Do you have any references for this? I also recently went down a research rabbit hole of the history of computing on Earth and in space - super interesting stuff. And the parallels are quite obvious when you look at it.

akira2501 · on Sept 28, 2024

> Do you have any references for this?

Oh yea. https://ntrs.nasa.gov/citations/20090001334

> And the parallels are quite obvious when you look at it.

The insane level of detail and strategy when writing the shuttle software is something to behold. The testing laboratory SAIL was a full scale orbiter that actually flew test missions. "Day of use I-Loads" are one of my favorite things. They couldn't change the software load, but they could move some constants around before launch, really useful for feeding wind data into the shuttle before it launched.

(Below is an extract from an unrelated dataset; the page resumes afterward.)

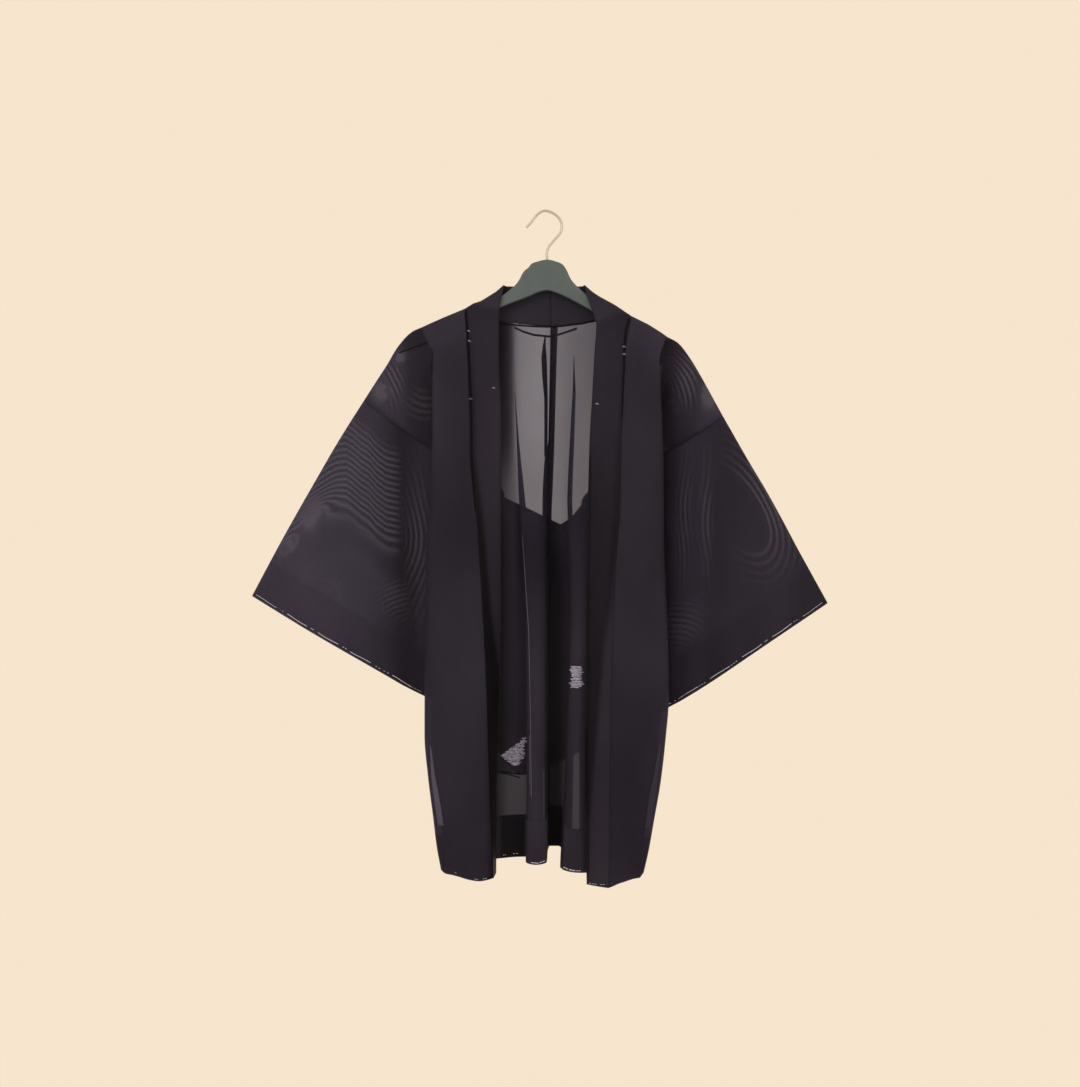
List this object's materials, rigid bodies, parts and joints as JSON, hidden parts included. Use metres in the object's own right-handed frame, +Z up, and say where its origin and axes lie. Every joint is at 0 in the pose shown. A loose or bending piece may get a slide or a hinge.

jdiez17 · on Sept 30, 2024

Thanks!

linebeck · on Sept 26, 2024

FSW development is done by a different team than mine but I believe it's just managed through gitlab. Releases are done through tags, and any updates that need to be made have tickets created for them and are developed by the FSW team. Final approval is given by certified product engineers and then a new tag is created for that release. Like I said this is a different team but from what I've seen the process is fairly modern given how old our hardware is. I'm not sure of the exact process of how it's loaded onto the satellite through.

topspin · on Sept 25, 2024

I understood you were using an analogy. Didn't even occur to me that Windows was actually being used.

However, I did come away thinking there are other dysfunctions at play in all of this. Perhaps an excessive amount of wheel re-inventing.

wrs · on Sept 26, 2024

Technical blog pro tip: Assume that many of your readers are VERY literal-minded, and many of your other readers like their humor obscure and as deadpan as possible. Sorry.